Some time later, our patriarch arranged with the minister of culture for teaching Orthodox culture in military academies. I am the only representative of the military who was among the first to be admitted to the catechism department of St. Tikhon’s Institute. This year will mark the tenth anniversary since I graduated from the catechism course. His Holiness himself presented me with a graduation certificate.

I believe generally that it is impossible to study Russian history while neglecting the history of the Russian Orthodox Church and the basics of Orthodox faith. You can find as many examples as you want pointing to the need of such study. The same St. Sergius’s Laura of the Trinity withstood a Polish siege for 16 months. How can a military man be ignorant of that?

- As an aviation colonel and teacher with a 40-year experience, how can you explain the special need for religious belief felt by those who are involved in the military service?

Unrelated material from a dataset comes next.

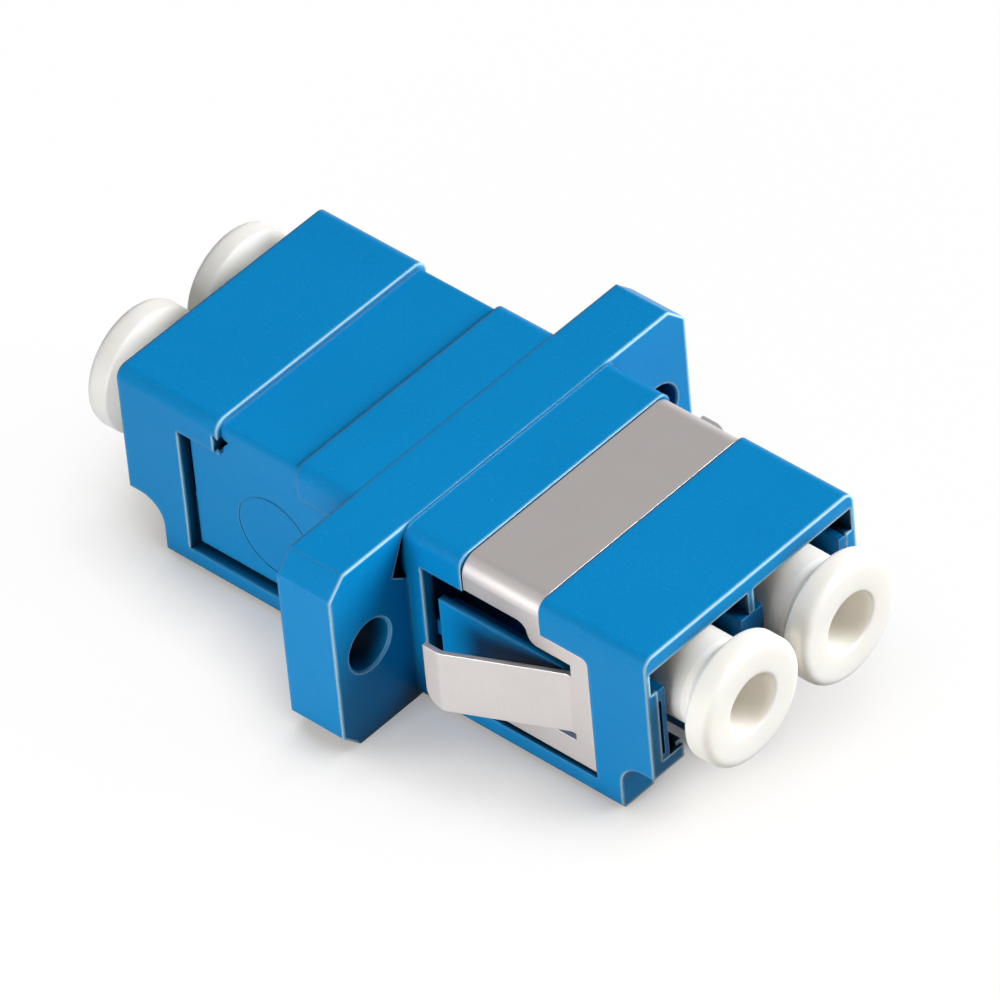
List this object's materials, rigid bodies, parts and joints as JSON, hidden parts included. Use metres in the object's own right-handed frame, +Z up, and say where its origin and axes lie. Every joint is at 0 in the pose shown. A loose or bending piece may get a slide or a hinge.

- As a pilot constantly risks his life he nolens volens comes to the Lord. The military conceive a true faith in exactly this situation. I consider it my duty to educate my students in the Orthodox spirit. I do not take them by hand and pull to the baptismal font. Indeed, it is impossible to force one to believe, just as to love. But many students of our academy themselves undergo baptism while studying.